Object modeling scripts:
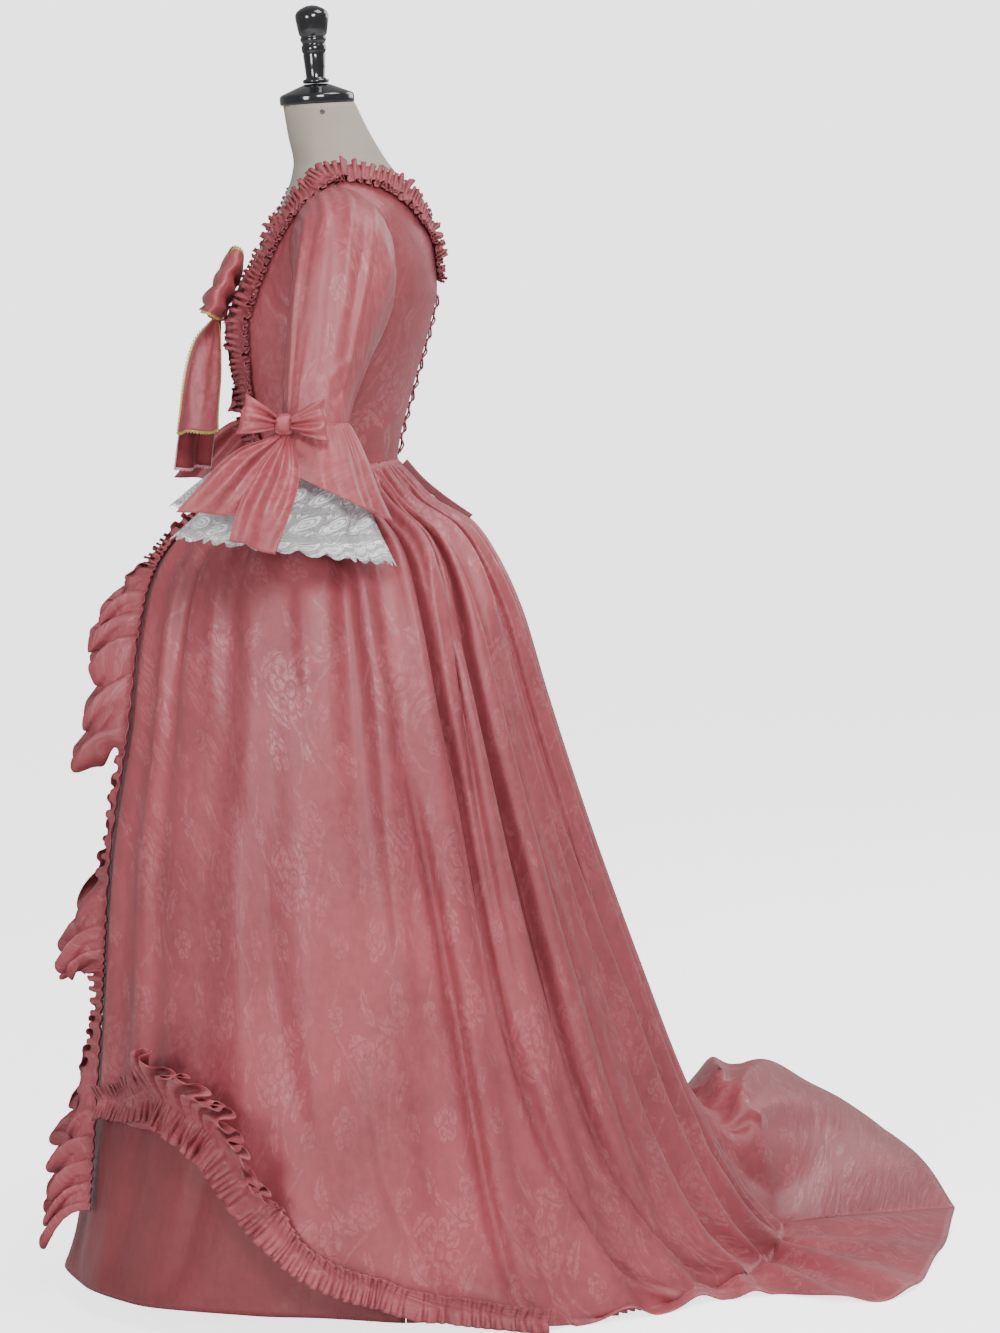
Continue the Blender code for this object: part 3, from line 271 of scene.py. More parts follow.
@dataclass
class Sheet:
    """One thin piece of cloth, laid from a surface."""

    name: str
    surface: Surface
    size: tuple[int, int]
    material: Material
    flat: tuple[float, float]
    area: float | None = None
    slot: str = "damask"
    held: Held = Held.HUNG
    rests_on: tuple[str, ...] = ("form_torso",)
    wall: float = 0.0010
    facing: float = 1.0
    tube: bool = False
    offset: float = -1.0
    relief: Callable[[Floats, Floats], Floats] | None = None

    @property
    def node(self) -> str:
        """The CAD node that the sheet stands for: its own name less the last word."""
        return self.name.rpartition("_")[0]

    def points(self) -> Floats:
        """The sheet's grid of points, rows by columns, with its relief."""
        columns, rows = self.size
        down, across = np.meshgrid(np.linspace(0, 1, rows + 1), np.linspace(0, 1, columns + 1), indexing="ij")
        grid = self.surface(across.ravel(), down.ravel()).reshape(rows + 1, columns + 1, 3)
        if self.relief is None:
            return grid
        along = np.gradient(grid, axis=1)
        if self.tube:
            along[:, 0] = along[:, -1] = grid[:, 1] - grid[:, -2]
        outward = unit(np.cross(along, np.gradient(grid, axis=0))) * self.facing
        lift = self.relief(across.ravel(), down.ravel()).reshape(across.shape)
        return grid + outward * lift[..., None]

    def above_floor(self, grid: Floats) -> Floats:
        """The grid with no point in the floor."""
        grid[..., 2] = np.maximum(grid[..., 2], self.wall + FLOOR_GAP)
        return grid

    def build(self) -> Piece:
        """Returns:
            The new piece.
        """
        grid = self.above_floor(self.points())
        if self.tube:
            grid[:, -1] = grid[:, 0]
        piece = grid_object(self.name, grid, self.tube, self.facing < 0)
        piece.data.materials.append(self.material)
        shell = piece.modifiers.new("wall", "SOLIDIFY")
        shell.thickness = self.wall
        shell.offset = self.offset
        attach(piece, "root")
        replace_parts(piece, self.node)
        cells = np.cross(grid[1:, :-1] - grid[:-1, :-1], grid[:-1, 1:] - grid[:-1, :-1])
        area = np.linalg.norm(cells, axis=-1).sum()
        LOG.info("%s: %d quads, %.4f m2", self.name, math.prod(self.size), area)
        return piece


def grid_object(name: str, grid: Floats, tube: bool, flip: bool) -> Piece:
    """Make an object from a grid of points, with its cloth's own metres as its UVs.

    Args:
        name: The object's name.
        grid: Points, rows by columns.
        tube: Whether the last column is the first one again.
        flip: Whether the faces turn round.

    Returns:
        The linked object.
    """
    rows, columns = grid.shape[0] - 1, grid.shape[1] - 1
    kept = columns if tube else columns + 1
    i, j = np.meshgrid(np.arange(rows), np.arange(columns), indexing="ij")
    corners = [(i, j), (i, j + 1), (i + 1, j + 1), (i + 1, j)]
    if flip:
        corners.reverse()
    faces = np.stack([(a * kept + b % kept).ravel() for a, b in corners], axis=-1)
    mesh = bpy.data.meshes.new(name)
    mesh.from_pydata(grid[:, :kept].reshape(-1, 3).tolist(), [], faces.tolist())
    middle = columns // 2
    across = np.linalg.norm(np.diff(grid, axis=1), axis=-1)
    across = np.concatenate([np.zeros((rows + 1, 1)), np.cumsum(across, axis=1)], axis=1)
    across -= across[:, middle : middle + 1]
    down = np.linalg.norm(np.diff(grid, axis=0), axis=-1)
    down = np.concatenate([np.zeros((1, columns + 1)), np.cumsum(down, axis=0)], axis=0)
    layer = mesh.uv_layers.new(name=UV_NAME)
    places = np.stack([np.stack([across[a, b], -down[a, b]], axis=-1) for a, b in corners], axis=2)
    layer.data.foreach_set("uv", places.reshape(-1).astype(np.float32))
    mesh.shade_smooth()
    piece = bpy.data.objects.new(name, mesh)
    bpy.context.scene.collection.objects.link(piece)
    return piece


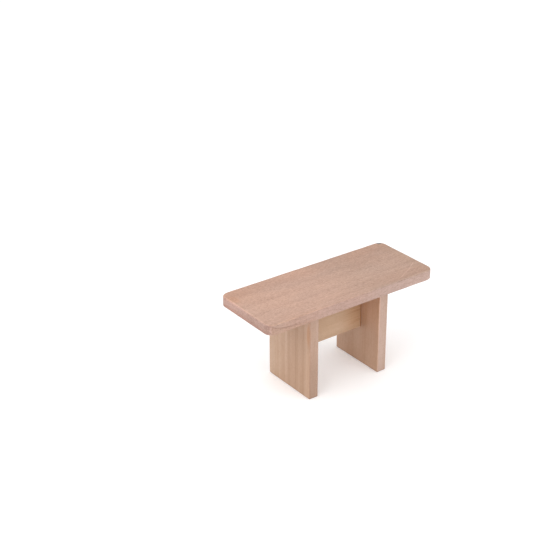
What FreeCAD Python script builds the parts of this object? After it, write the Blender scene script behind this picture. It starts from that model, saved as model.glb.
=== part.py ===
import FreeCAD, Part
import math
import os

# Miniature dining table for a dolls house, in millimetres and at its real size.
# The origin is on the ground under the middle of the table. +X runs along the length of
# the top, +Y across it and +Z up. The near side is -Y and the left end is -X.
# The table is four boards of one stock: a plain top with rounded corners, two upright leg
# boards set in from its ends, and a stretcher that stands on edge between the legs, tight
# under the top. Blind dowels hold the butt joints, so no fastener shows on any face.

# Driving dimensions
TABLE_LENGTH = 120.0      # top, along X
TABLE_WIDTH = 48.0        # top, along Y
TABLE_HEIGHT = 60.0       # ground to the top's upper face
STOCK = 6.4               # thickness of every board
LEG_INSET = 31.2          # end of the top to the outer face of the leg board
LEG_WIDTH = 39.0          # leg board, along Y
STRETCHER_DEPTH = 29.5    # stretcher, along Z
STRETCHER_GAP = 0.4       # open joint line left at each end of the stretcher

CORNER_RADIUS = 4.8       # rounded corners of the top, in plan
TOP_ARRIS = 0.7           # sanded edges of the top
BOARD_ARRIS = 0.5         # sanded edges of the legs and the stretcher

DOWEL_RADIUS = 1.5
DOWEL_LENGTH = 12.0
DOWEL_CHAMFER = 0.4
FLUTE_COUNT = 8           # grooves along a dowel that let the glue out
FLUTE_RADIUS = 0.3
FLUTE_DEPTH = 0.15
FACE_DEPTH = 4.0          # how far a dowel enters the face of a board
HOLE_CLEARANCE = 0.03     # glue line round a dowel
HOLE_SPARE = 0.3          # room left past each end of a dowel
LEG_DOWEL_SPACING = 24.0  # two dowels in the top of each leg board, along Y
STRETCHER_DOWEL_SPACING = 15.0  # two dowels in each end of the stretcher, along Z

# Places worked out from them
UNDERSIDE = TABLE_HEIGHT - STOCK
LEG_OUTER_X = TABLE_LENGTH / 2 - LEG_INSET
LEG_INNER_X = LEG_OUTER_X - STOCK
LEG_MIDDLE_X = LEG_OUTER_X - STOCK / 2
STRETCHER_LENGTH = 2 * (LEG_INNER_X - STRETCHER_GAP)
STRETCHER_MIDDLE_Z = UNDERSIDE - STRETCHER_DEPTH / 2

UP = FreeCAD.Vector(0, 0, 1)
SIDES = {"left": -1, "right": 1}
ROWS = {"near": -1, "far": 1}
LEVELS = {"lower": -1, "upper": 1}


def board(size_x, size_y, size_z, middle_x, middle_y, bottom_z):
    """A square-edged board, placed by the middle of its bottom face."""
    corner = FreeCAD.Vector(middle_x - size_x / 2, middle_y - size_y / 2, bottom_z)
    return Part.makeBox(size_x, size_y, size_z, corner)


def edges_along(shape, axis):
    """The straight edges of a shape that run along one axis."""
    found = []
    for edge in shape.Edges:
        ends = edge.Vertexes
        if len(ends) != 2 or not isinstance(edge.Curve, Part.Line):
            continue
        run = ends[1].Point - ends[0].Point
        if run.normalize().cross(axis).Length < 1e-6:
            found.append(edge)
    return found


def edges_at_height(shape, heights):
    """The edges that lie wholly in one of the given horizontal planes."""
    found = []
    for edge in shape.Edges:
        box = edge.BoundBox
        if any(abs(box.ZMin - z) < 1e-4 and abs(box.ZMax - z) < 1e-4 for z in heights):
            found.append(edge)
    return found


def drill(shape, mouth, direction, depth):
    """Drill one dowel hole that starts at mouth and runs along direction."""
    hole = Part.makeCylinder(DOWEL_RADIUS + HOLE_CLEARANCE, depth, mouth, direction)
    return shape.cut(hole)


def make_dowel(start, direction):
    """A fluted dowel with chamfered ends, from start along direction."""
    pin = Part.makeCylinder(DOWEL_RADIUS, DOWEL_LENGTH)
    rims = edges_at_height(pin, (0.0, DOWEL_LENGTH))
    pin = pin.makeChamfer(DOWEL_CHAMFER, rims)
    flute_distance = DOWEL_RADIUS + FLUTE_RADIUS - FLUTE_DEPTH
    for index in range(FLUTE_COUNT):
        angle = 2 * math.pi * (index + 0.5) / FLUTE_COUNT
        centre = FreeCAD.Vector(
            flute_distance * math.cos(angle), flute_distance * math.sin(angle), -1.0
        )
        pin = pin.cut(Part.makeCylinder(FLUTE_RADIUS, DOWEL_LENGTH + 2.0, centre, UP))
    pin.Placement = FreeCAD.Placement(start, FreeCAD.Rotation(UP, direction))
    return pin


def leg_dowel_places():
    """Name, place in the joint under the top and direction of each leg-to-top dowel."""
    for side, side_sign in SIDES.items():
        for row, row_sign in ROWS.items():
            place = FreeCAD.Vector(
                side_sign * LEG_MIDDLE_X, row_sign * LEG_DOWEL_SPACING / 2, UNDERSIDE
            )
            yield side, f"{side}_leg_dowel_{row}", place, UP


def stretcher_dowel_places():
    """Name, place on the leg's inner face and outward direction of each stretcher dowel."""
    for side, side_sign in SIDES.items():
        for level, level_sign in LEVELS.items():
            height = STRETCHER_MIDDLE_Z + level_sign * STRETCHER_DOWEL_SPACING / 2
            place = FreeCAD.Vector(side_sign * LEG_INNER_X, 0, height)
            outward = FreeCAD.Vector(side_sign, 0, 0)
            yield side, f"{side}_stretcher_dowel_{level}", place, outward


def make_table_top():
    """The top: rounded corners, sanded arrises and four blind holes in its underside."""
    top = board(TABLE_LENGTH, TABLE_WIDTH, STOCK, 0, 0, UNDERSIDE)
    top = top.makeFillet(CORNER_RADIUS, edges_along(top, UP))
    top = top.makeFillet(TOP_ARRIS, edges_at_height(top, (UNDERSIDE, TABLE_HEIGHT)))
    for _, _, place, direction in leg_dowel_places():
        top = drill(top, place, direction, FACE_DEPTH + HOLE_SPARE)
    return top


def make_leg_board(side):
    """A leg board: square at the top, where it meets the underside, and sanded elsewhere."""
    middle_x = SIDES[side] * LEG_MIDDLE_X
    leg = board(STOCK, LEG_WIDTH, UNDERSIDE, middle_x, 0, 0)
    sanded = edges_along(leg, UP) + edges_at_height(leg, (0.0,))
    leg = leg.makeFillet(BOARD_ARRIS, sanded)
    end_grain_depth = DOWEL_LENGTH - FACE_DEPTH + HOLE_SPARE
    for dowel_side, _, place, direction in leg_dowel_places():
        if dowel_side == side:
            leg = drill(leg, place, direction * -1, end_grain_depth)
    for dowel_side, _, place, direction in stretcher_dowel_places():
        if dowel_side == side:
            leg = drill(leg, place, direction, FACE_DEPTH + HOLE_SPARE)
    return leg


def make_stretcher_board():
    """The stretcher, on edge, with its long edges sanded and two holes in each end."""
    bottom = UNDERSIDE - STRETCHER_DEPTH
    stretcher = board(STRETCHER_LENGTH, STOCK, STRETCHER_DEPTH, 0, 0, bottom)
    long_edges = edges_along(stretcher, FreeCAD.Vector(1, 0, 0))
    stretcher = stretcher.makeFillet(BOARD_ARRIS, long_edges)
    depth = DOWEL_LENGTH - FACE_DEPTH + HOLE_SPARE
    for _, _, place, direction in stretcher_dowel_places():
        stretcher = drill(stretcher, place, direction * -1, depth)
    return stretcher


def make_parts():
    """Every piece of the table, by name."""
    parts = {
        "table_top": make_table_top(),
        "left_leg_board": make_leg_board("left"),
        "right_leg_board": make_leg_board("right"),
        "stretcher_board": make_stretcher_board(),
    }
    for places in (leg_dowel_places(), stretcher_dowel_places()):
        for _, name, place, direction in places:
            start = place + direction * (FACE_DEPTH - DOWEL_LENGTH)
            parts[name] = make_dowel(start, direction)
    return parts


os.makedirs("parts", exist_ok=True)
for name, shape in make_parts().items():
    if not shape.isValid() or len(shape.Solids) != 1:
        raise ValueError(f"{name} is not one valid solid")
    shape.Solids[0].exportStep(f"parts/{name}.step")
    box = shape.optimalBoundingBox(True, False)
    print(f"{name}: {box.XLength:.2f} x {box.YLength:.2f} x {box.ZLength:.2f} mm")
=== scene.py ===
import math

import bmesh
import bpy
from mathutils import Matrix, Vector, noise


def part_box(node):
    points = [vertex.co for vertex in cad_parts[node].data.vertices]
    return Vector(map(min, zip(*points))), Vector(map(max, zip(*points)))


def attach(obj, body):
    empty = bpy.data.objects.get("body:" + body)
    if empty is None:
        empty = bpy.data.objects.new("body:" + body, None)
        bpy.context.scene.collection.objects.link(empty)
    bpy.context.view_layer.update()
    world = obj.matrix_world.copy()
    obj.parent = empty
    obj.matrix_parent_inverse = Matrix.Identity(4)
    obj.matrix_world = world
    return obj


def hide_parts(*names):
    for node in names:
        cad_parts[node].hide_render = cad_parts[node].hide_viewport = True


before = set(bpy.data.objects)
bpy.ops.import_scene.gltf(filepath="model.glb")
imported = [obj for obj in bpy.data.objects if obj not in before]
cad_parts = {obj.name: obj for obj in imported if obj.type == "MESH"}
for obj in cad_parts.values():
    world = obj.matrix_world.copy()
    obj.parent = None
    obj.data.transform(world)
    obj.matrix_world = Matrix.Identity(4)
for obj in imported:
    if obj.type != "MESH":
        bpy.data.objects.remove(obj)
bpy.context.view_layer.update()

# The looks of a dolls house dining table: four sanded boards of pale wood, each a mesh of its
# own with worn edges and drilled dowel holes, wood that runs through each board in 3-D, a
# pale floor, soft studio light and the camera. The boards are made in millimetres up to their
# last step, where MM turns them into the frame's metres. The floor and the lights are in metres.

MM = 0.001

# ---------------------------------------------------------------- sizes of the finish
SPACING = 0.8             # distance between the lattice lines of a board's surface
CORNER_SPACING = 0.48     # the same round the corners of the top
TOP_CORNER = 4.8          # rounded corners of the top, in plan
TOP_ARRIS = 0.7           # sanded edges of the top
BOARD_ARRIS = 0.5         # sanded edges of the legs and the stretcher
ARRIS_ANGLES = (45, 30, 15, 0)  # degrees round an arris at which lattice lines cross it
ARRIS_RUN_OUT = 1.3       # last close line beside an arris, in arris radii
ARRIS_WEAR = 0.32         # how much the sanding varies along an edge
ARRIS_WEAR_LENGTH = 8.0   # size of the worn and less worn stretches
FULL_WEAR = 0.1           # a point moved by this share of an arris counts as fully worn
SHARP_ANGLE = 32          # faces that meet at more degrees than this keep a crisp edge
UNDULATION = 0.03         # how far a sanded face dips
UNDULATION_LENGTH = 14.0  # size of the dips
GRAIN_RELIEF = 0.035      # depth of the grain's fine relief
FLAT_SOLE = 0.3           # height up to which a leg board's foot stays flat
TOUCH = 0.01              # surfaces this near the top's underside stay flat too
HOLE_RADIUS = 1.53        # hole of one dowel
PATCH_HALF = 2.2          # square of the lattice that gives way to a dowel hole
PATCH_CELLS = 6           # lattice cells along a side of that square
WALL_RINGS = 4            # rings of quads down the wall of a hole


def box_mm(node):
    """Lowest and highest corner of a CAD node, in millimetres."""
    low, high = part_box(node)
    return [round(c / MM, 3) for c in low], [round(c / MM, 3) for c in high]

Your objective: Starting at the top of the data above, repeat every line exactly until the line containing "thin piece of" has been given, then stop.

Problem solution:
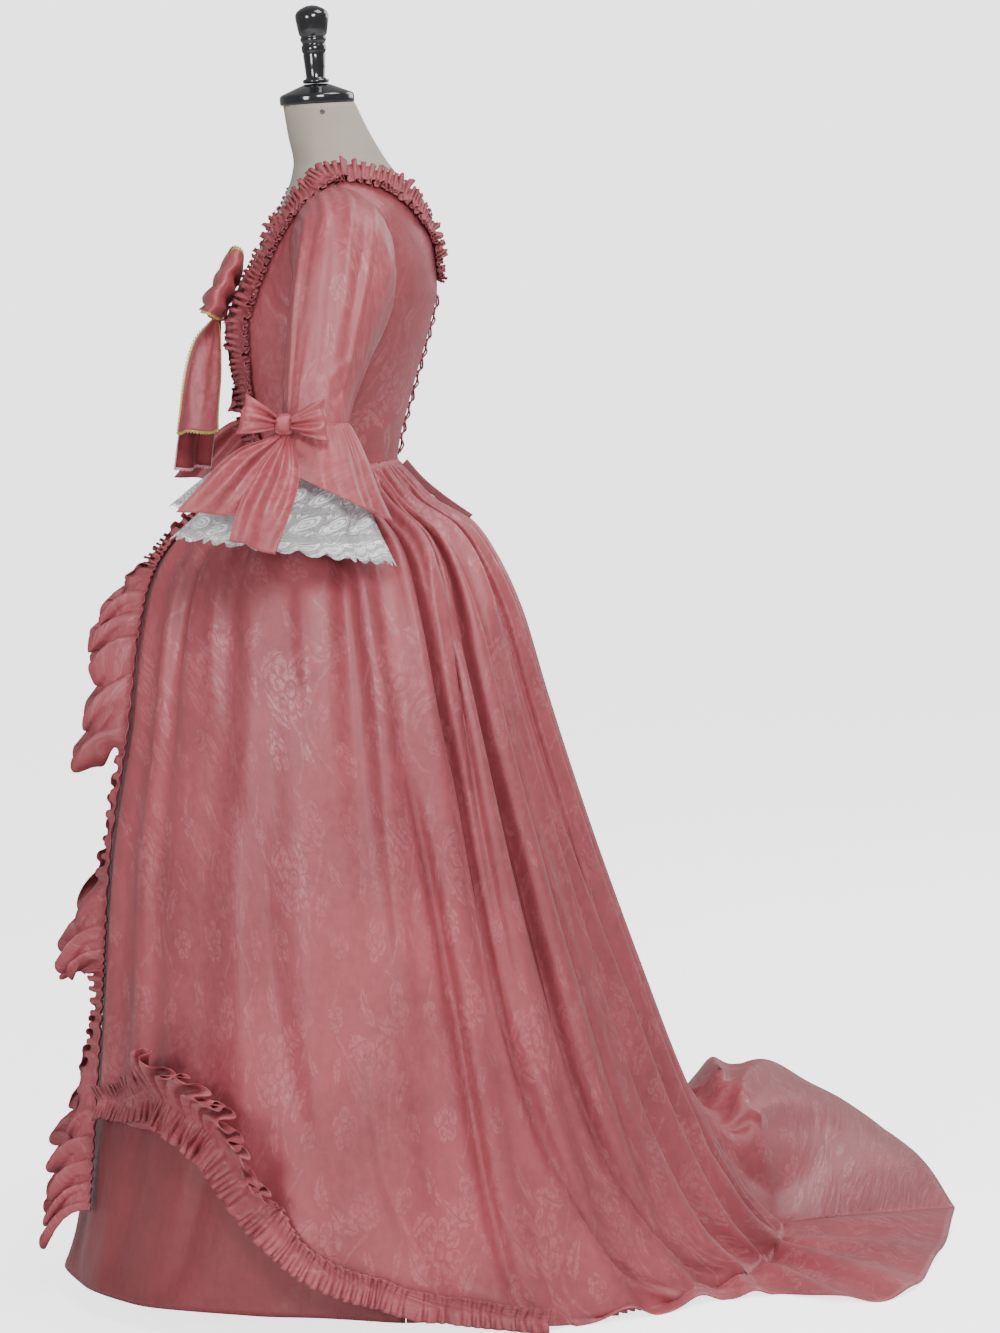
Continue the Blender code for this object: part 3, from line 271 of scene.py. More parts follow.
@dataclass
class Sheet:
    """One thin piece of cloth, laid from a surface."""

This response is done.